# Given information
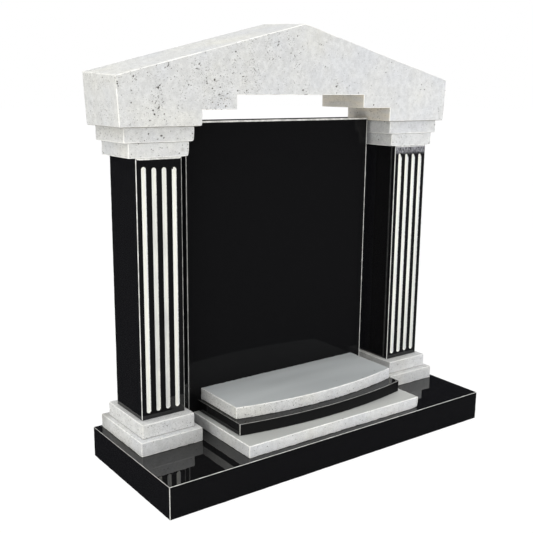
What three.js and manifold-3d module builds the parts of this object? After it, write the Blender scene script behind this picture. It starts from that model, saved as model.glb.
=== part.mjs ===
// Headstone in the form of a small stone portal. Two fluted columns on stepped pedestals carry a pediment,
// an upright slab stands between them, and three stepped shelf slabs lie in front, all on one plinth.
// Millimetres, +Z up. The front faces -Y, and the origin is on the ground under the middle of the plinth.

import * as THREE from 'three';
import { mergeVertices } from 'three/addons/utils/BufferGeometryUtils.js';
import Module from 'manifold-3d';

// Between all stones
const JOINT = 0.3; // thickness of a bed joint
const ARRIS = 3; // chamfer along the edges of a stone
const ARC_STEPS = 28; // straight steps in a curved front

// Plinth
const PLINTH_WIDTH = 1400;
const PLINTH_DEPTH = 550;
const PLINTH_HEIGHT = 110;
const PLINTH_END_MARGIN = 26; // from the end of the plinth to a pedestal
const PLINTH_BACK_MARGIN = 15; // from the back of the plinth to a pedestal

// One support, from the bottom up: every slab is centred on the axis of the column
const LOWER_PEDESTAL = { width: 232, depth: 306, height: 49 };
const UPPER_PEDESTAL = { width: 196, depth: 257, height: 49 };
const COLUMN = { width: 164, depth: 186, height: 868 };
const LOWER_CAPITAL = { width: 216, depth: 192, height: 47 };
const UPPER_CAPITAL = { width: 250, depth: 204, height: 48 };

// Flutes in the front of a column: round-bottomed grooves with round ends
const FLUTE_COUNT = 4;
const FLUTE_WIDTH = 18;
const FLUTE_DEPTH = 7;
const FLUTE_SIDE_MARGIN = 18.5; // from the side of the column to the first flute
const FLUTE_TOP_MARGIN = 24;
const FLUTE_FOOT_MARGIN = 21;
const FLUTE_SECTION_STEPS = 20;
const FLUTE_END_STEPS = 6;

// Pediment
const PEDIMENT_LEG_WIDTH = 292;
const PEDIMENT_DEPTH = 240;
const PEDIMENT_EAVE_HEIGHT = 155;
const PEDIMENT_RIDGE_HEIGHT = 335;
const PEDIMENT_END_FLARE = 9; // how far each end leans out at the eave
const PEDIMENT_BACK_RISE = 12; // how much higher the roof is at the back than at the front
const PEDIMENT_FIRST_STEP = 51; // height of the first step in the underside
const PEDIMENT_SECOND_STEP = 47; // height of the second step above the first
const PEDIMENT_STEP_TREAD = 134; // from the inner side of a leg to the second step

// Upright slab between the columns
const STELE_THICKNESS = 90;
const STELE_SETBACK = 91; // behind the front of the columns
const STELE_SIDE_CLEARANCE = 4; // to the legs of the pediment
const STELE_RISE = 10.5; // above the underside of the pediment's legs

// Shelf slabs, from the bottom up: the first is straight, the two above it have bowed fronts. The inset from the
// end and the setback of the front corners are measured from the lowest slab.
const SHELF_PEDESTAL_GAP = 53; // from the lowest shelf slab to a pedestal
const SHELF_FRONT_MARGIN = 24; // from the front of the plinth to the lowest shelf slab
const LOWER_SHELF = { height: 42, sideInset: 0, cornerSetback: 0, bow: 0 };
const MIDDLE_SHELF = { height: 42, sideInset: 20, cornerSetback: 86, bow: 38 };
const UPPER_SHELF = { height: 42, sideInset: 32, cornerSetback: 127, bow: 44 };

// Places worked out from the sizes
const supportX = PLINTH_WIDTH / 2 - PLINTH_END_MARGIN - LOWER_PEDESTAL.width / 2;
const supportY = PLINTH_DEPTH / 2 - PLINTH_BACK_MARGIN - LOWER_PEDESTAL.depth / 2;
const supportSlabs = [LOWER_PEDESTAL, UPPER_PEDESTAL, COLUMN, LOWER_CAPITAL, UPPER_CAPITAL];
const plinthTop = PLINTH_HEIGHT + JOINT;
const pedimentBottom = supportSlabs.reduce((level, slab) => level + slab.height + JOINT, plinthTop);
const legInnerX = supportX - PEDIMENT_LEG_WIDTH / 2;
const steleFrontY = supportY - COLUMN.depth / 2 + STELE_SETBACK;

const stones = {
  black: () => new THREE.MeshStandardMaterial({ color: 0x131314, roughness: 0.08, metalness: 0 }),
  pale: () => new THREE.MeshStandardMaterial({ color: 0xd9d9d6, roughness: 0.55, metalness: 0 }),
};

// The outline with its convex corners cut off at 45 degrees; turns below 30 degrees stay as they are
function cutCorners(points, cut) {
  return points.flatMap((corner, i) => {
    const before = points.at(i - 1);
    const after = points[(i + 1) % points.length];
    const arriving = corner.clone().sub(before).normalize();
    const leaving = after.clone().sub(corner).normalize();
    const turn = Math.asin(arriving.cross(leaving));
    if (turn < Math.PI / 6) return [corner];
    return [corner.clone().addScaledVector(arriving, -cut), corner.clone().addScaledVector(leaving, cut)];
  });
}

// A stone as a prism over a counter-clockwise outline, from z = 0 to the height, with all arrises chamfered
function stonePrism(points, height) {
  const outline = new THREE.Shape(cutCorners(points, ARRIS));
  const geometry = new THREE.ExtrudeGeometry(outline, {
    depth: height - 2 * ARRIS,
    bevelThickness: ARRIS,
    bevelSize: ARRIS,
    bevelOffset: -ARRIS,
    bevelSegments: 1,
  });
  geometry.translate(0, 0, ARRIS);
  return closed(geometry);
}

// The geometry with its shared vertices merged, so that only a closed skin of positions is left
function closed(geometry) {
  geometry.deleteAttribute('normal');
  geometry.deleteAttribute('uv');
  const skin = mergeVertices(geometry, 1e-3);
  skin.computeVertexNormals();
  return skin;
}

function rectangle(width, depth) {
  const [x, y] = [width / 2, depth / 2];
  return [[-x, -y], [x, -y], [x, y], [-x, y]].map(([px, py]) => new THREE.Vector2(px, py));
}

function block({ width, depth, height }) {
  return stonePrism(rectangle(width, depth), height);
}

// A column's shaft: a block less one capsule for each flute, sunk so that it cuts the stated width and depth
const wasm = await Module();
wasm.setup();

function solid(geometry) {
  const skin = closed(geometry);
  return new wasm.Manifold(new wasm.Mesh({
    numProp: 3,
    vertProperties: new Float32Array(skin.attributes.position.array),
    triVerts: new Uint32Array(skin.index.array),
  }));
}

function geometryOf(manifold) {
  const { vertProperties, triVerts } = manifold.getMesh();
  const geometry = new THREE.BufferGeometry();
  geometry.setAttribute('position', new THREE.BufferAttribute(vertProperties, 3));
  geometry.setIndex(new THREE.BufferAttribute(triVerts, 1));
  geometry.computeVertexNormals();
  return geometry;
}

function flutedColumn() {
  const radius = (FLUTE_WIDTH ** 2 / 4 + FLUTE_DEPTH ** 2) / (2 * FLUTE_DEPTH);
  const endReach = FLUTE_WIDTH / 2; // a round end runs this far past the straight part at the face
  const straight = COLUMN.height - FLUTE_TOP_MARGIN - FLUTE_FOOT_MARGIN - 2 * endReach;
  const middle = FLUTE_FOOT_MARGIN + endReach + straight / 2;
  const firstX = -COLUMN.width / 2 + FLUTE_SIDE_MARGIN + FLUTE_WIDTH / 2;
  const pitch = (-2 * firstX) / (FLUTE_COUNT - 1);
  let shaft = solid(block(COLUMN));
  for (let i = 0; i < FLUTE_COUNT; i++) {
    const flute = new THREE.CapsuleGeometry(radius, straight, FLUTE_END_STEPS, FLUTE_SECTION_STEPS);
    flute.rotateX(Math.PI / 2);
    flute.translate(firstX + i * pitch, -COLUMN.depth / 2 - (radius - FLUTE_DEPTH), middle);
    shaft = shaft.subtract(solid(flute));
  }
  return geometryOf(shaft);
}

// The pediment is drawn in its front view, extruded backwards, and its roof is then lifted towards the back
function pedimentGeometry() {
  const outerX = supportX + PEDIMENT_LEG_WIDTH / 2;
  const stepX = legInnerX - PEDIMENT_STEP_TREAD;
  const soffit = PEDIMENT_FIRST_STEP + PEDIMENT_SECOND_STEP;
  const rightHalf = [
    [stepX, soffit],
    [stepX, PEDIMENT_FIRST_STEP],
    [legInnerX, PEDIMENT_FIRST_STEP],
    [legInnerX, 0],
    [outerX, 0],
    [outerX + PEDIMENT_END_FLARE, PEDIMENT_EAVE_HEIGHT],
  ];
  const leftHalf = rightHalf.map(([x, z]) => [-x, z]).reverse();
  const outline = [...rightHalf, [0, PEDIMENT_RIDGE_HEIGHT], ...leftHalf];
  const geometry = stonePrism(outline.map(([x, z]) => new THREE.Vector2(x, z)), PEDIMENT_DEPTH);
  geometry.rotateX(Math.PI / 2);
  geometry.translate(0, PEDIMENT_DEPTH / 2, 0);
  const position = geometry.attributes.position;
  const roofStart = PEDIMENT_EAVE_HEIGHT - 2 * ARRIS;
  for (let i = 0; i < position.count; i++) {
    if (position.getZ(i) < roofStart) continue;
    const towardsBack = position.getY(i) / PEDIMENT_DEPTH + 0.5;
    position.setZ(i, position.getZ(i) + PEDIMENT_BACK_RISE * towardsBack);
  }
  return geometry;
}

// A shelf slab reaches back to the stele; its front corners are joined by a flat arc that bows out to the front
function shelfGeometry({ height, sideInset, cornerSetback, bow }) {
  const halfWidth = supportX - LOWER_PEDESTAL.width / 2 - SHELF_PEDESTAL_GAP - sideInset;
  const cornerY = -PLINTH_DEPTH / 2 + SHELF_FRONT_MARGIN + cornerSetback;
  const backY = steleFrontY - JOINT;
  const front = bow > 0 ? bowedFront(halfWidth, cornerY, bow) : [];
  const corners = [[halfWidth, cornerY], [halfWidth, backY], [-halfWidth, backY], [-halfWidth, cornerY]];
  return stonePrism([...corners.map(([x, y]) => new THREE.Vector2(x, y)), ...front], height);
}

// The points of the arc between the corners (-halfWidth, cornerY) and (halfWidth, cornerY), without its ends
function bowedFront(halfWidth, cornerY, bow) {
  const radius = (halfWidth ** 2 + bow ** 2) / (2 * bow);
  const spread = Math.asin(halfWidth / radius);
  const arc = new THREE.Path();
  arc.absarc(0, cornerY - bow + radius, radius, -Math.PI / 2 - spread, -Math.PI / 2 + spread, false);
  return arc.getPoints(ARC_STEPS).slice(1, -1);
}

function stone(name, geometry, kind, x, y, z) {
  const mesh = new THREE.Mesh(geometry, stones[kind]());
  mesh.name = name;
  mesh.position.set(x, y, z);
  return mesh;
}

// One support: two pedestal slabs, the column and two capital slabs, stacked on the axis of the column
function support(side) {
  const group = new THREE.Group();
  const pieces = [
    ['pedestal_lower_slab', LOWER_PEDESTAL, 'pale'],
    ['pedestal_upper_slab', UPPER_PEDESTAL, 'pale'],
    ['column', COLUMN, 'black'],
    ['capital_lower_slab', LOWER_CAPITAL, 'pale'],
    ['capital_upper_slab', UPPER_CAPITAL, 'pale'],
  ];
  let level = plinthTop;
  for (const [name, size, kind] of pieces) {
    const geometry = size === COLUMN ? flutedColumn() : block(size);
    group.add(stone(`${side}_${name}`, geometry, kind, 0, 0, level));
    level += size.height + JOINT;
  }
  group.position.set(side === 'left' ? -supportX : supportX, supportY, 0);
  return group;
}

function stele() {
  const width = 2 * (legInnerX - STELE_SIDE_CLEARANCE);
  const height = pedimentBottom + STELE_RISE - plinthTop;
  const geometry = block({ width, depth: STELE_THICKNESS, height });
  return stone('stele', geometry, 'black', 0, steleFrontY + STELE_THICKNESS / 2, plinthTop);
}

function shelves() {
  const pieces = [
    ['shelf_lower_slab', LOWER_SHELF, 'pale'],
    ['shelf_middle_slab', MIDDLE_SHELF, 'black'],
    ['shelf_upper_slab', UPPER_SHELF, 'pale'],
  ];
  let level = plinthTop;
  return pieces.map(([name, size, kind]) => {
    const mesh = stone(name, shelfGeometry(size), kind, 0, 0, level);
    level += size.height + JOINT;
    return mesh;
  });
}

const headstone = new THREE.Group();
const plinthSize = { width: PLINTH_WIDTH, depth: PLINTH_DEPTH, height: PLINTH_HEIGHT };
headstone.add(stone('plinth', block(plinthSize), 'black', 0, 0, 0));
headstone.add(support('left'), support('right'));
headstone.add(stone('pediment', pedimentGeometry(), 'pale', 0, supportY, pedimentBottom));
headstone.add(stele(), ...shelves());

export default headstone;
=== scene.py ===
# A headstone like a small stone portal: black polished granite and pale travertine, in a plain studio.
# Metres, +Z up. The front faces -Y, and the ground is at z = 0.
import math

import bpy
import numpy as np
from mathutils import Matrix, Vector


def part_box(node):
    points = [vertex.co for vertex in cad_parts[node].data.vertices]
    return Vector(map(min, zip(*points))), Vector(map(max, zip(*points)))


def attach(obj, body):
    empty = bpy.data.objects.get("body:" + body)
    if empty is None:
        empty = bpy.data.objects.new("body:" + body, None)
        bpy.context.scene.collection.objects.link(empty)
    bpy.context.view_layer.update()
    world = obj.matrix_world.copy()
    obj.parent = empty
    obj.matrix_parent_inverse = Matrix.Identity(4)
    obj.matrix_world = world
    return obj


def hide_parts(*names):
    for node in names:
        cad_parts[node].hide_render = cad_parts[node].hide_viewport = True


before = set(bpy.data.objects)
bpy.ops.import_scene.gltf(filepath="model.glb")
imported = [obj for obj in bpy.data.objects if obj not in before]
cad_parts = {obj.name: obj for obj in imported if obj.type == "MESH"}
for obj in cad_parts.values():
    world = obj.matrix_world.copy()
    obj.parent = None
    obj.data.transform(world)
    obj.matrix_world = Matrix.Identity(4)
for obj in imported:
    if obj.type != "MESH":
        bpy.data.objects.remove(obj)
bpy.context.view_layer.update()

MM = 0.001
SHELL_WELD = 1e-6  # points closer than this are one point
ARRIS_LINES = np.array([0, 0.7, 1.5, 2.4, 3.4, 4.8, 7.0]) * MM  # grid lines beside every arris
PALE_ARRIS = 2.6 * MM  # radius of a worn arris on pale stone
BLACK_ARRIS = 2.2 * MM  # radius of a ground arris on black stone
PALE_STEP = 3.6 * MM  # spacing of the grid lines on pale stone
PEDIMENT_STEP = 4.2 * MM  # on the pediment
BLACK_STEP = 12 * MM  # and on black stone
PORE_REACH = 6 * MM  # how far round a pore its rim is still measured
CUT_PORE = 1.5 * MM  # pores with a larger radius are cut into the mesh, and the others are only coloured
PORE_DEPTH = 0.8  # of a cut pore, in radii
GRIME_AND_SHADE_REACH = 1.3 * MM  # how far the darkening at a joint, partly grime and partly painted shadow, reaches up or down a stone
GRIME_AND_SHADE_RIM = 1.5 * MM  # from here on the arris beside a joint is free of grime and painted shadow
BASE_ARRIS_REACH = 5 * MM  # how far up an arris counts as one of the underside
SHARP_ANGLE = math.radians(40)
FARTHEST_MM = 20  # distances that the materials read are cut off here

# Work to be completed
Every line that holds the string "behind" should be returned.

# Output of the task
What three.js and manifold-3d module builds the parts of this object? After it, write the Blender scene script behind this picture. It starts from that model, saved as model.glb.
const STELE_SETBACK = 91; // behind the front of the columns